Economias com salários elevados e inflexíveis -- como as do sul da Europa -- podem ser pouco competitivas, e em consequência apresentarem déficits comerciais. A falta de competitividade é sustentada pelos altos gastos do governo. Os governos do sul da Europa contrataram um número excessivo de pessoas para ocuparem sinecuras em seus inchados setores públicos, criaram generosos esquemas de aposentadoria precoce, e ofereceram auxílios-desemprego em massa, aliviando desta forma as consequências do desemprego gerado por um mercado de trabalho inflexível. O resultado deste aumento nos gastos públicos foi não apenas uma falta de competitividade e um déficit comercial, mas também um déficit orçamentário para os governos. Consequentemente, déficits orçamentários e comerciais frequentemente andam lado a lado.

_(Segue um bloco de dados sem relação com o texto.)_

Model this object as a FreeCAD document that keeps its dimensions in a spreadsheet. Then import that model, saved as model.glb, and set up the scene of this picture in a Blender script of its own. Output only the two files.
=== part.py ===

Na periferia europeia, as importações foram pagas com empréstimos concedidos por outros países da zona do euro. O déficit comercial destes países não pode durar para sempre, pois o endividamento público iria aumentar para sempre. Uma situação de contínuo déficit comercial, como o da Grécia, pode ser interpretada como um falta de vontade política para se reformar o mercado de trabalho e, com isso, readquirir competitividade. Por conseguinte, contínuos déficits comerciais podem causar uma desvalorização da moeda ou uma venda em massa dos títulos públicos deste país. Neste sentido, o superávit comercial da Alemanha sustenta o valor do euro, ao passo que os déficits comerciais da periferia europeia diluem seu valor.
Em suma, uma dívida pública alta (em mãos estrangeiras) e contínuos déficits comerciais são sinal de uma moeda fraca. O governo pode ter de dar um calote ou de recorrer à impressora de dinheiro para tentar se livrar destes problemas. Por outro lado, uma dívida pública baixa (em mãos estrangeiras) e contínuos superávits comerciais tendem a fortalecer uma moeda.[3]

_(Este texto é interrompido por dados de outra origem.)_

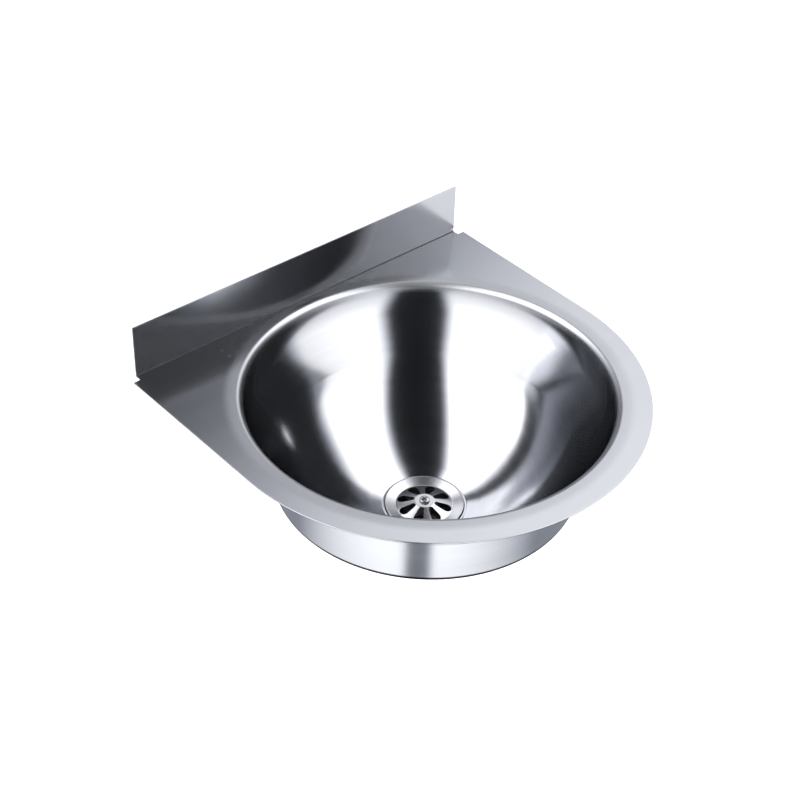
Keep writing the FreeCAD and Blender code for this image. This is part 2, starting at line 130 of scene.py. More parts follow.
NET_STEP = 0.9 * MM  # of the net that the strainer is lifted from
NET_MARGIN = 0.35 * MM  # no net points nearer to a slot
NET_MIN_GAP = 0.12 * MM  # between the net's rings
RIM_STEPS = 144
HOLE_STEPS = 24
HUB_RISE = 1.9 * MM  # hub above the strainer's edge
FLANGE_TOP = HUB_TOP - HUB_RISE
STRAINER_FOOT = FLANGE_TOP - STRAINER_EDGE
SEAL_INNER = 35.0 * MM
SEAL_OUTER = 38.2 * MM
SEAL_THICK = 0.8 * MM
SEAL_BEND = 0.6 * SEAL_THICK

# ---- strainer screw ----
CROSS_REACH = 3.5 * MM
CROSS_HALF_WIDTH = 0.6 * MM
CROSS_DEPTH = 2.1 * MM
CROSS_TAPER = 0.7
HEAD_CROWN = 0.6 * MM
HEAD_ROUND = 0.4 * MM
HEAD_EASE = 0.12 * MM  # half way round the head's edge: inwards and down
HEAD_SHOULDER = 0.1 * MM
HEAD_STEPS = 64
CROWN_RINGS = (0.9, 0.76)  # shares of the head's radius
CROWN_STEPS = 40
SHANK_RADIUS = 2.4 * MM
POINT_RADIUS = 0.7 * SHANK_RADIUS
POINT_LENGTH = SHANK_RADIUS / 3

# ---- thread of the waste's tail, G 1 1/2 ----
TAIL_RADIUS = 23.9 * MM
THREAD_PITCH = 2.309 * MM
THREAD_HEIGHT = 0.4 * MM
THREAD_LENGTH = 23.0 * MM
THREAD_START = 1.6 * MM
THREAD_ROOT = -0.1 * MM  # sunk in the tail
THREAD_FOOT = 0.42  # half widths of the ridge, in pitches
THREAD_CREST = 0.07
THREAD_STEPS = 96  # in one turn

# ---- weld beads ----
BEAD_RADIUS = 1.3 * MM
SKIRT_BEAD_SINK = BEAD_RADIUS / 2  # so that a bead doesn't come through the sheet
RIM_BEAD_SINK = BEAD_RADIUS / 3
BEAD_STEP = 0.5 * MM
BEAD_SIDES = 8
BEAD_MIN_STEPS = 6
UPRIGHT = 0.9  # a bead that runs as steeply as this counts as upright
RIPPLE_STEPS = 4  # steps in one ripple of a bead
RIPPLE_LEVEL = 0.84  # size between two ripples
RIPPLE_RISE = 0.16
BEAD_END = 0.35  # size at an open end, and its growth with each step
BEAD_GROWTH = 0.2
STITCH = 12.0 * MM
SHORT_STITCH = 0.7 * STITCH
STITCH_INSET = 2.0 * MM  # from a gusset's corner, and at its other ends
STITCH_REAR_INSET = 5.0 * MM
STITCH_TOP_INSET = 8.0 * MM
HOOK_WELD_START = 2.5 * MM  # behind the hanger's leg, and from the hook's back
HOOK_WELD_END = 3.5 * MM
TAG_WELD_INSET = 1.0 * MM

SPIN_STEPS = 288  # faces round the large spun pieces
ARC_STEP = radians(3)
SHARP_ANGLE = radians(32)
MERGE = 1e-7
SEAM_MERGE = 5e-6  # where the strainer's net meets its rim
ON_RIM = 1e-6
NET_EPSILON = 1e-9
HOLD = 0.25 * MM  # distance of the edge loops that hold a flat flat
EDGE_HOLD = 2 * HOLD
SHORT_RUN = 3 * HOLD  # a run no longer than this gets none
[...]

[1] Outro importante motivo é que o governo espanhol não pode utilizar a impressora de dinheiro sempre que quiser, pois ela é compartilhada por outros governos da zona do euro, os quais podem protestar. Já o governo do Japão, por outro lado, controla seu banco central e, consequentemente, a impressora de dinheiro.

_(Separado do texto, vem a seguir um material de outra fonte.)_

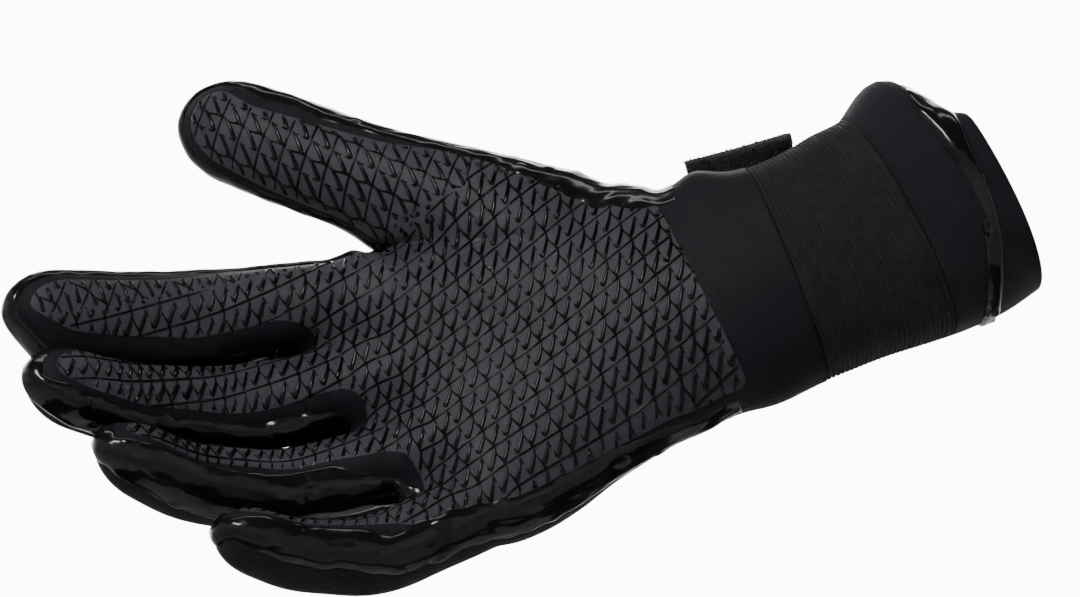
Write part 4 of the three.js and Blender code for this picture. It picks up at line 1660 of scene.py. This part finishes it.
def stripePiece():
    thumb = digits["thumb"]
    route = np.array(stripe["route"]) * [thumb["length"], thumb["width"]]
    length = np.concatenate([[0], np.cumsum(np.linalg.norm(np.diff(route, axis=0), axis=1))])
    table = np.column_stack([length, route])
    line = flow(table, np.linspace(0, length[-1], stripe["steps"]))[:, 1:]
    heading = np.gradient(line, axis=0)
    heading /= np.linalg.norm(heading, axis=1)[:, None]
    side = np.stack([-heading[:, 1], heading[:, 0]], axis=1)
    shares = np.linspace(-1, 1, stripe["across"])
    top, bottom = [], []
    for spot, across in zip(line, side):
        for share in shares:
            x, z = onFlat(thumb, *(spot + across * share * stripe["width"] / 2))
            hit, normal, _, _ = flatTree.ray_cast((x, 80, z), (0, -1, 0))
            hit, normal = np.array(hit), np.array(normal)
            top.append(hit + normal * (stripe["thickness"] * (1 - 0.45 * share**6)))
            bottom.append(hit - normal * stripe["sunk"])
    count, sides = len(line), len(shares)
    loops = np.concatenate([
        np.array(top).reshape(count, sides, 3), np.array(bottom).reshape(count, sides, 3)[:, ::-1]
    ], axis=1)
    points = loops.reshape(-1, 3)
    mesh = meshFrom("thumbStripe", points, tubeFaces(count, sides * 2))
    intoPose(mesh, points)
    finish = clothFinish("redStripe", redStripe)
    return finished(mesh, "thumbStripe", finish, ["thumb_stripe"])


redStripe = {
    "colour": (0.3, 0.006, 0.02, 1),
    "light": (0.38, 0.009, 0.027, 1),
    "knitPerMm": 1.8,
    "depth": 0.0001,
    "spread": 0.12,
    "roughness": 0.42,
    "specular": 0.5,
}
stripePiece()
print("stripe")

# Floor and light
studio = {
    "floorDrop": 0.4,  # under the lowest fingertip
    "radius": 7.9,
    "curve": 2.5,
    "ringStep": 0.6,
    "arcSteps": 16,
    "wallHeight": 6.5,
    "sides": 72,
    "world": 0.05,
    "pale": (0.87, 0.87, 0.87, 1),
    "paler": (0.9, 0.9, 0.9, 1),
}
# name, place, where it points, size, power
gloveMiddle = (-0.12, 0, -0.03)
lightRows = [
    ("keyLight", (-0.6, -0.75, 0.85), gloveMiddle, (0.36, 0.26), 14.0),
    ("topLight", (-0.1, 0.25, 1.0), gloveMiddle, (1.0, 0.12), 3.0),
    ("fillLight", (0.7, -1.5, 0.3), gloveMiddle, (0.7, 0.7), 0.7),
    ("backdropLight", (0.0, 4.5, 2.4), (0.0, 7.9, 0.2), (3.0, 0.8), 1500.0),
]


# A round floor that curves up into a wall, far enough out for any camera
def addFloor():
    low = min((item.matrix_world @ Vector(c)).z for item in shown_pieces() for c in item.bound_box)
    floorZ = low - studio["floorDrop"]
    radius, curve = studio["radius"], studio["curve"]
    step, arc = studio["ringStep"], studio["arcSteps"]
    profile = [(step * k, 0.0) for k in range(1, int((radius - curve) / step))]
    for k in range(arc + 1):
        angle = math.radians(k * 90 / arc)
        profile.append((radius - curve + curve * math.sin(angle), curve - curve * math.cos(angle)))
    profile.append((radius, studio["wallHeight"]))
    sides = studio["sides"]
    points = [(0.0, 0.0, floorZ)]
    for r, z in profile:
        points += [(r * math.cos(t), r * math.sin(t), floorZ + z) for t in around(sides)[0]]
    faces = [[0, 1 + i, 1 + (i + 1) % sides] for i in range(sides)]
    faces += gridFaces(len(profile), sides, 1)[:, ::-1].tolist()
    mesh = meshFrom("floor", points, faces)
    smoothShaded(mesh)
    item, nodes, links, shader = material("paleFloor")
    place = nodes.new("ShaderNodeTexCoord")
    cloud = addNode(nodes, "ShaderNodeTexNoise", Scale=3.0, Detail=2.0)
    links.new(place.outputs["Object"], cloud.inputs["Vector"])
    mixed(nodes, links, studio["pale"], studio["paler"], cloud, shader.inputs["Base Color"])
    shader.inputs["Roughness"].default_value = 0.9
    mesh.materials.append(item)
    objectFrom("floor", mesh)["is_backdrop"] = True


def addLight(name, place, target, size, power):
    data = bpy.data.lights.new(name, "AREA")
    data.shape = "RECTANGLE"
    data.size, data.size_y = size
    data.energy = power
    item = bpy.data.objects.new(name, data)
    item.location = place
    direction = Vector(target) - Vector(place)
    item.rotation_euler = direction.to_track_quat("-Z", "Y").to_euler()
    item.visible_camera = False
    bpy.context.scene.collection.objects.link(item)


def addLights():
    for row in lightRows:
        addLight(*row)
    world = bpy.data.worlds.new("studio")
    world.use_nodes = True
    back = world.node_tree.nodes["Background"]
    back.inputs["Color"].default_value = (1, 1, 1, 1)
    back.inputs["Strength"].default_value = studio["world"]
    bpy.context.scene.world = world


addFloor()
addLights()
print("stage")
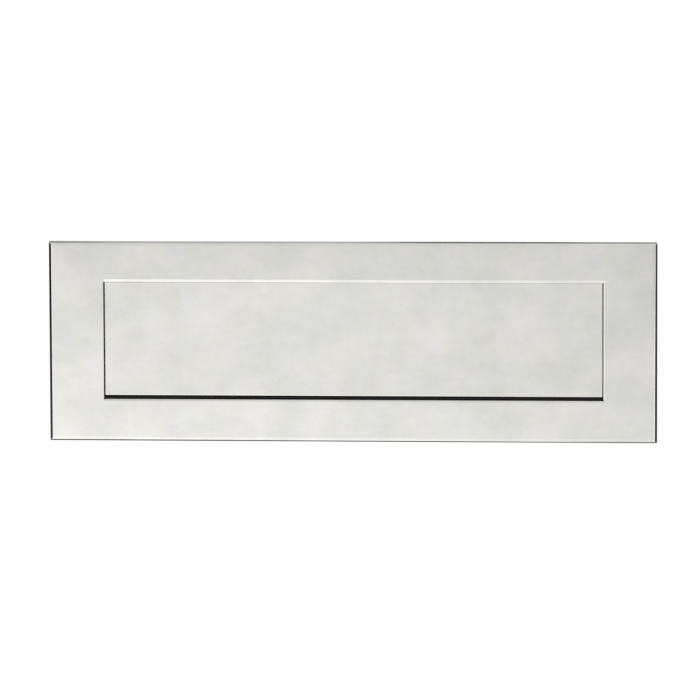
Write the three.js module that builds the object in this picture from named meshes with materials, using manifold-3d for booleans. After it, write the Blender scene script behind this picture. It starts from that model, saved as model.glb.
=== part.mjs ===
// Letter plate: a polished stainless-steel door plate with a sprung flap that opens inwards.
// The plate is a shallow pressed pan. The flap hangs behind its aperture on a rod held by two brackets,
// two torsion springs keep it shut, and two through-door screws pull the plate onto the door.
//
// Millimetres. X runs along the plate, Y from the street into the house, Z up. The origin is the centre
// of the plate on the plane of the door's outer face, so the plate stands in front of Y = 0.
import * as THREE from "three";
import { mergeVertices } from "three/addons/utils/BufferGeometryUtils.js";
import Module from "manifold-3d";

const wasm = await Module();
wasm.setup();

// ---- Driving dimensions ----
const GAP = 0.05; // between pieces that touch
const ROUND_SEGMENTS = 32;
const SIDES = [["left", -1], ["right", 1]];

const PLATE = { length: 304, height: 100, depth: 6, sheet: 1.5, cornerRadius: 1.15, edgeRadius: 1.1 };
const APERTURE = { length: 250, height: 58.6, lift: 0.5, cornerRadius: 0.4, edgeRadius: 0.8 };
const DOOR_THICKNESS = 44;

const PLATE_FRONT = -PLATE.depth;
const PLATE_INNER = PLATE_FRONT + PLATE.sheet;

// The aperture stands half a millimetre above the plate's middle. The flap is a pressed tray: its panel
// fills the aperture and its flange overlaps behind the plate.
const FLAP = {
  sheet: 1.5,
  sideGap: 0.4, // panel to aperture, each side
  topGap: 0.25,
  bottomGap: 1.8,
  recess: 0.5, // how far the panel lies behind the plate's face
  draw: 2, // how far the flange lies behind the panel
  overlap: 4, // flange past the aperture
  edgeRadius: 0.5,
  cornerRadius: 0.3,
};
const PANEL_FRONT = PLATE_FRONT + FLAP.recess;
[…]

[2] Vale notar que os títulos recém-emitidos da dívida espanhola estão exclusivamente em mãos de bancos espanhóis, pois outros investidores estão cada vez menos interessados em financiar um governo que simplesmente se recusa a implantar medidas de austeridade reais e efetivas.
[3] Neste ponto, vale ressaltar a importância de um orçamento equilibrado. Caso os déficits orçamentários de um país (por exemplo, o Brasil) fossem eliminados, os déficits comerciais fariam com que os estrangeiros, em vez de aplicarem o dinheiro de suas exportações em títulos do governo brasileiro, necessariamente direcionassem esse dinheiro para o setor produtivo brasileiro, aumentando a riqueza nacional. Déficits comerciais não ampliariam a dívida em mãos estrangeiras, de modo que todo o resultante investimento estrangeiro ampliaria a poupança e a acumulação de capital do país. O problema, portanto, não é a existência de déficits comerciais, mas sim a existência de déficits orçamentários do governo. [N. do .T.]